Thursday, 28 March 2019

The value of a good Magician

I was sitting there at work the other day minding my own business when a colleague asked to look at the book on my desk. I said sure and he picked up Jimmy and the Night Crawler while remarking that Raymond E Feist had been one of his childhood favourite authors for one book.

"Magician?" I guessed.

"Yeah. I think there were two others but they never made much impression. Something to do with Darkness?"

Feist did indeed write two others, and some more beyond that. He wrote 30 books in the Riftwar Cycle. But in my experience, if someone's talking about one of his books, 90% of the time its Magician. And more than half of those times, the speaker will say he didn't care for any of the other books.

Now that I stop to think about that, it looks like a pretty interesting phenomena. Most times, people are fans of an author rather than a specific book. They look the writing style, the characters, the imagination, and so on and so on, and stick with the author for a long time. Certainly, plenty of people did with Feist. You don't get to write a 30 book series if people don't buy it. But there's a very vocal element that didn't and that's unusual.

Why?

Magician and its two immediate sequels, Silverthorn and A Darkness at Sethanon (see, he remembered a little) are very different beasts. The latter two are quest fantasies with sprinklings of politics; its very easy to see that Midkemia started life as a D&D campaign world. Magician by comparison is arguably the most 'everything and the kitchen sink' type book in fantasy. It's possibly the epitome of epic fantasy - how else do you describe a book that spans nine years and two worlds - and features some of the most over the top ideas I've yet to see in the book. Yes, some of these elements survive in the sequels, but they're pale echoes.

Is the answer then that you can take the same writing style and get vastly different results based on the ideas used? Maybe.

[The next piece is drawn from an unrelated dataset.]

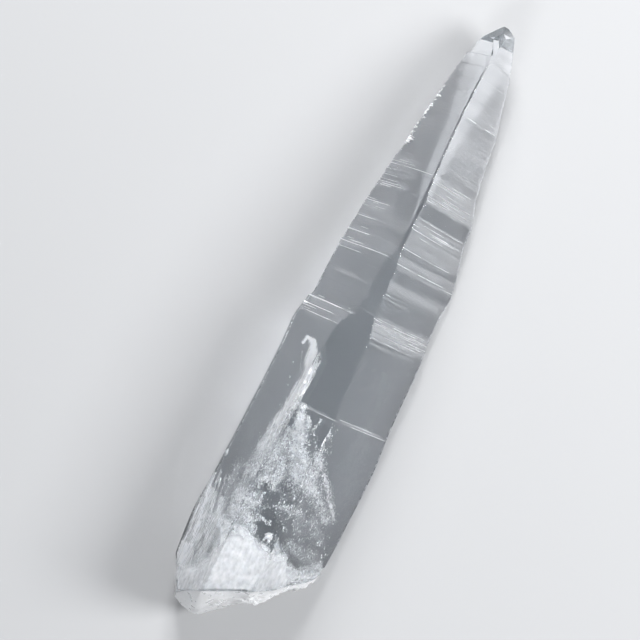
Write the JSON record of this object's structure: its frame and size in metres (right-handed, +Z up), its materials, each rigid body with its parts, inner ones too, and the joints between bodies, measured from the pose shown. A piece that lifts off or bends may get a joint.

Or maybe the answer is that if you sell the fans something in Book 1 and something else in Book 2, you have issues. And Feist definitely did that. I've already illustrated some of that above; another factor is that Pug and Tomas, the heroes of Book 1, are mostly sidelined as Arutha becomes more of a focus. He was kind of a main character in Magician but his story was far less eyecatching. Judging from some interviews, it feels like Arutha was always meant to be the main character of Magician but Pug took over the show as the agent/publisher felt it needed someone more relatable.

And Pug the keep orphan is very relatable. He's Harry Potter before Harry Potter existed, except instead of (understandable) anger issues he brought an inquisitive empathy to the table. He's by turn prodigiously insightful and very slow, like most normal people, and has a cracker of an arc that ends with him in a far more adult place than most of fantasy's heroes. The only bad thing about that is it that it didn't really lend itself to a sequel, hence the disconnect.

Maybe the lesson - or one of the lessons - to take away from this is that there's an appetite for hugely epic stories that are told in only one story. Magician stands almost alone in conventional Epic Fantasy for this; success has bred no imitators here. The only things I can think of close to it is Adrian Selby's Snakewood and David Gemmell's Sword in the Storm.

But then again, perhaps I am thinking of this all the wrong way. Because while I think there are lessons in terms of what sells and what doesn't here, that's a subject that can bog down new writers. New writers (like myself) should be encouraged to strive, to dream, to invent wildly and see what is good.

And here Magician provides a wonderful lesson. The incredibly ambitious and imaginative first novel lives on as a classic, a book people remember decades after. The safe genre stories don't.